Details of the Australian Capital Territory (Self-Government) Amendment (Water Management) Regulation 2014

 

Section 1 - Name of Regulation

This section provides that the name of the Regulation is the Australian Capital Territory (Self‑Government) Amendment (Water Management) Regulation 2014 (the Regulation).

Section 2 - Commencement

This section provides that the Regulation commences on 18 December 2014. This commencement date aligns with the commencement date for the Australian Capital Territory Water Management Legislation Amendment Act 2013.

Section 3 - Authority

This section provides that the Regulation is made under the Australian Capital Territory (Self‑Government) Act 1988.

Section 4 - Schedules

This section provides that each instrument that is specified in a Schedule is amended or repealed as set out in the applicable items in the Schedule and any other item in a Schedule has effect according to its terms.
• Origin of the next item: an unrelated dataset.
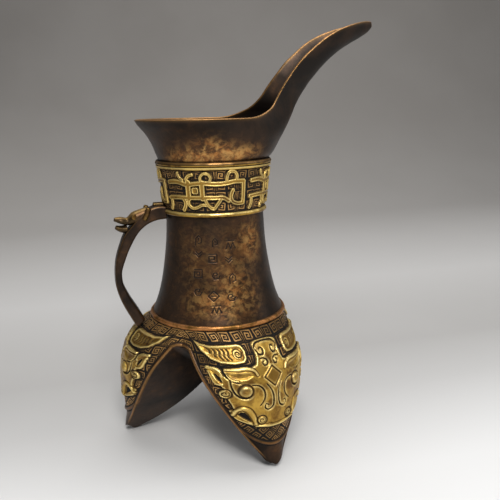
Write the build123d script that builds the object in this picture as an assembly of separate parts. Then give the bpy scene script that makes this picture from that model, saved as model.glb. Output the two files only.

Schedule 1 to the Regulation – Amendments

Amendments to the Australian Capital Territory (Self‑Government) Regulations 1989 (the Regulation)

 

Item [1]

This item inserts new regulation 3C into the Regulation.

Regulation 3C provides for the Water Resources Act 2007 (ACT) to bind the Crown in right of the Commonwealth, subject to excluding prosecution for an offence under the Water Resources Act 2007 (ACT).
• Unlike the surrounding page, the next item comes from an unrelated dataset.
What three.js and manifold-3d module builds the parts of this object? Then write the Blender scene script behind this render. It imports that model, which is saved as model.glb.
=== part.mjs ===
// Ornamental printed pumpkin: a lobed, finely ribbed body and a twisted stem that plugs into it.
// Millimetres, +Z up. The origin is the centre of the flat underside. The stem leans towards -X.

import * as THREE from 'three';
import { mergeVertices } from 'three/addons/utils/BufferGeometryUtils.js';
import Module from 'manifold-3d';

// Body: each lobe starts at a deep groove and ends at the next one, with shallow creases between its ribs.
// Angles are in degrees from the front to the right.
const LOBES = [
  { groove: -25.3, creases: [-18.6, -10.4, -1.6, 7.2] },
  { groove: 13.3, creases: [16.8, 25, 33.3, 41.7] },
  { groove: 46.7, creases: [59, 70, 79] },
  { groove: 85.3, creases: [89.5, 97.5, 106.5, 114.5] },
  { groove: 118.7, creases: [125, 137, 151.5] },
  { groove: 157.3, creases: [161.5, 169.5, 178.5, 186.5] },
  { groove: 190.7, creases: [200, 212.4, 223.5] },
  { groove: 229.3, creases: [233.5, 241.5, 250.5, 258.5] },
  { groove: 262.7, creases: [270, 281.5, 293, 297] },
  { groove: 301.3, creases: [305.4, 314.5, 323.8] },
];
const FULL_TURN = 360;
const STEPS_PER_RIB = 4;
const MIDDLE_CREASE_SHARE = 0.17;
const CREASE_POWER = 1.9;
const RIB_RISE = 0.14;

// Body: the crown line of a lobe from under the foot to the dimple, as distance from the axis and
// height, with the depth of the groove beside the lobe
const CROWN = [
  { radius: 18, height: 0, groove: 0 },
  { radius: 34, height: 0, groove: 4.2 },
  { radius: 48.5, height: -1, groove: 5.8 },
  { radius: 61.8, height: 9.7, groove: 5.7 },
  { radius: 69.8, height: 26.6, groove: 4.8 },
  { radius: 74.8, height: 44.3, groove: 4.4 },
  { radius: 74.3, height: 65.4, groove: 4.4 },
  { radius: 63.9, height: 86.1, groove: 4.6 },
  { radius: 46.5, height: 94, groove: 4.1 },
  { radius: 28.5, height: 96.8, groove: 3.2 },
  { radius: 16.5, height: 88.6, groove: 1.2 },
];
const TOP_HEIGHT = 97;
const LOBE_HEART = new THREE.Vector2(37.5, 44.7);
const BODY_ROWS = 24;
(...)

Part 6 of the Water Resources Act 2007 (ACT) includes a civil enforcement regime in the form of disciplinary action against a person who holds a water access entitlement or licence. This could include, for example, amending a licence condition or suspending a licence. Alternative regulatory options would also apply to Commonwealth bodies, such as education, warnings, directions and financial instruments.

New regulation 3C is necessary, rather than listing the Water Resources Act 2007 (ACT) in the Schedule to the Australian Capital Territory (Self‑Government) Regulations 1989 pursuant to regulation 3B of the Regulation, because the entire Water Resources Act 2007 (ACT) will not bind the Crown in right of the Commonwealth. 

 



[1] CESCR General Comment No.15: The Right to Water E/C 12/2002/11.